The bond insurers—which make payments for the city when it cannot meet its financial obligations—are particularly at risk of losses, since Orr has characterized tax-funded general obligation (GO) bonds—long considered secured debt and a priority for repayment during bankruptcy proceedings—as “unsecured debt.” In this way, he is lumping GO bonds with the city’s pension and health care obligations, offering only pennies on the dollar in payment.
Orr’s move to change the status of the city’s debt is shaking up the nearly $4 trillion municipal bond market in the US. In the future only the largest hedge funds and Wall Street banks will take on the risk, driving up borrowing costs for distressed cities across the country and paving the way for the gutting of pensions and other benefits owed to millions of city workers across the US.
Patrick Darby, a bankruptcy attorney at Bradley Arant Boult Cummings LLP, told Reuters bond creditors may have concluded there are no other alternatives for Detroit but bankruptcy. “As the bankruptcy proceeds, bondholders will vie against pension funds and other creditors for payment from the city,” Reuters wrote.

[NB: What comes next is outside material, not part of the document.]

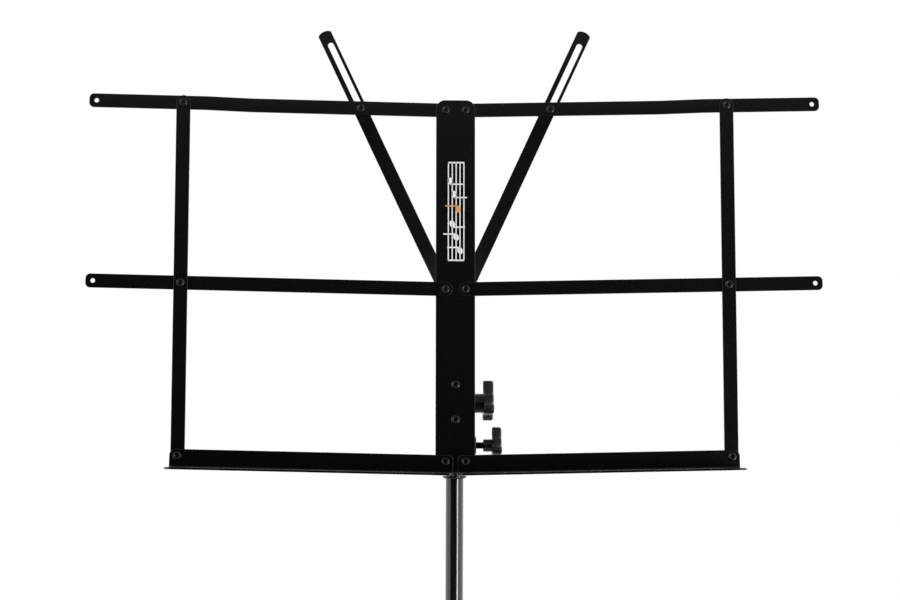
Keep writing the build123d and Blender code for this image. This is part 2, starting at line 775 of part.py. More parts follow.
def finned_ring(height, bore, fin_half, fin_tip, pin_radius):
    """Moulded ring round the lower tube with three fins that carry the pivots."""
    with BuildPart() as piece:
        with BuildSketch(across(height - ring_height / 2)):
            Circle(ring_radius)
        extrude(amount=ring_height)
        for azimuth in leg_azimuths.values():
            with BuildSketch(radial(azimuth, height)):
                with Locations((leg_pivot_radius / 2, 0)):
                    Rectangle(leg_pivot_radius, 2 * fin_tip)
                with Locations((leg_pivot_radius, 0)):
                    Circle(fin_tip)
            extrude(amount=fin_half, both=True)
        for azimuth in leg_azimuths.values():
            with BuildSketch(radial(azimuth, height, leg_pivot_radius)):
                Circle(pin_radius)
            extrude(amount=fin_half, both=True, mode=Mode.SUBTRACT)
        with BuildSketch(across(height - ring_height / 2)):
            Circle(bore)
        extrude(amount=ring_height, mode=Mode.SUBTRACT)
        for end in (0, -1):
            circles = piece.edges().filter_by(GeomType.CIRCLE)
            rims = circles.filter_by(lambda e: e.radius > ring_radius - 0.1)
            fillet(rims.group_by(Axis.Z)[end], 1.0)
    return piece


leg_inner = leg_half_width - channel_wall
brace_inner = brace_half_width - channel_wall
pieces["leg_hub"] = finned_ring(
    hub_height, lower_tube_radius, brace_inner - side_play, hub_fin_tip, hub_pin_radius
)
pieces["leg_collar"] = finned_ring(
    leg_top_height,
    lower_tube_radius + turning_play,
    leg_inner - side_play,
    collar_fin_tip,
    knee_radius,
)

with BuildPart() as hub_pins:
    for azimuth in leg_azimuths.values():
        spot = radial(azimuth, hub_height, leg_pivot_radius)
        add(spot.location * pin(brace_half_width, hub_pin_radius))
pieces["hub_pins"] = hub_pins

with BuildPart() as collar_rivets:
    for azimuth in leg_azimuths.values():
        spot = radial(azimuth, leg_top_height, leg_pivot_radius)
        add(spot.location * pin(leg_half_width + turning_play, knee_radius, knee_head, knee_head_height))
pieces["collar_rivets"] = collar_rivets

foot_start = leg_length - foot_sleeve
foot_end = leg_length + foot_past_leg

for place, azimuth in leg_azimuths.items():
    leg_plane = radial(azimuth, leg_top_height, leg_pivot_radius, 180.0 - leg_spread)
    leg = channel(
        leg_plane,
        leg_length - leg_half_depth,
        leg_half_depth,
        leg_half_width,
        1,
        leg_web_start,
        leg_length,
        ((0, knee_radius + turning_play), (brace_length, knee_radius)),
    )
    pieces[f"leg_{place}"] = leg

    brace_plane = radial(azimuth, hub_height, leg_pivot_radius, leg_spread)
    pieces[f"brace_{place}"] = channel(
        brace_plane,
        brace_length,
        brace_half_depth,
        brace_half_width,
        -1,
        brace_web_start,
        brace_length - brace_web_start,
        ((0, hub_pin_radius + turning_play), (brace_length, knee_radius + turning_play)),
    )

    with BuildPart(leg_plane) as knee_rivet:
        with Locations((brace_length, 0, 0)):
            add(pin(leg_half_width, knee_radius, knee_head, knee_head_height))
    pieces[f"knee_rivet_{place}"] = knee_rivet

    with BuildPart() as foot:
        with BuildSketch(leg_plane):
            with Locations(((foot_start + foot_end) / 2, 0)):
                RectangleRounded(foot_end - foot_start, 2 * foot_half_depth, foot_corner)
        extrude(amount=foot_half_width, both=True)
        split(bisect_by=Plane.XY, keep=Keep.TOP)
        add(leg.part, mode=Mode.SUBTRACT)
    pieces[f"foot_{place}"] = foot

# ---- Write one file per piece ----------------------------------------------------------------------------

for node, piece in pieces.items():
    piece.part.label = node
    export_step(piece.part, f"parts/{node}.step")
print(len(pieces), "nodes; leg collar at", round(leg_top_height, 3), "leg hub at", round(hub_height, 3))
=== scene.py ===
# %% [markdown]
# # A folding music stand, finished and lit
#
# The stand is a desk of thin black strips riveted to a flat spine, on a telescopic tube with a folding
# tripod. The frame that is loaded here holds every piece at its true size and place, in metres, with the
# desk facing -Y. This lesson gives each piece the finish of the real thing, and models again the pieces
# whose shape a plain solid can't show: moulded knobs, rubber feet and a print.

# %% Load the frame
import json
from math import cos, pi, radians, sin, sqrt

import bmesh
import bpy
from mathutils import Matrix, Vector


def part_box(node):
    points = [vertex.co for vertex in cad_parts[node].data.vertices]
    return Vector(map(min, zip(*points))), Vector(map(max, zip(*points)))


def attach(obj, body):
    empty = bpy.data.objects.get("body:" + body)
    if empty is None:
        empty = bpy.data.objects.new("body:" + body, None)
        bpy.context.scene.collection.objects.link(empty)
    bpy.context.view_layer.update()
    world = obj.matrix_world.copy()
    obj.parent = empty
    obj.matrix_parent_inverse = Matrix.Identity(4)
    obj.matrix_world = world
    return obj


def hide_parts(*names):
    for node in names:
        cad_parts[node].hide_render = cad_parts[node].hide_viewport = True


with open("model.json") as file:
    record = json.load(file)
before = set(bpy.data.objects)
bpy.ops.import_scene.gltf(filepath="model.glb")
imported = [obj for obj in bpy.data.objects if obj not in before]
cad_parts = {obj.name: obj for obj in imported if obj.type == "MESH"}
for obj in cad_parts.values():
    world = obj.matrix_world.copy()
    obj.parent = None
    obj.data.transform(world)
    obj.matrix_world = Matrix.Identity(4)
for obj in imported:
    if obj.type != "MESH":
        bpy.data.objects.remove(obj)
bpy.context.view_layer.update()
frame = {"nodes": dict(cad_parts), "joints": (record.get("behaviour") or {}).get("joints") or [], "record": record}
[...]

In addition to being insured, the big bondholders are also looking for a favorable ruling from the bankruptcy judge. Richard Ciccarone, a managing director at McDonnell Investment Management, told Reuters bond creditors may believe the Chapter 9 bankruptcy proceeding will give them a chance to argue the city must honor the security provisions in Detroit’s debt. “The chance for 100 percent payment (for unlimited tax GO bonds) still exists—if not on time, over time,” Ciccarone said.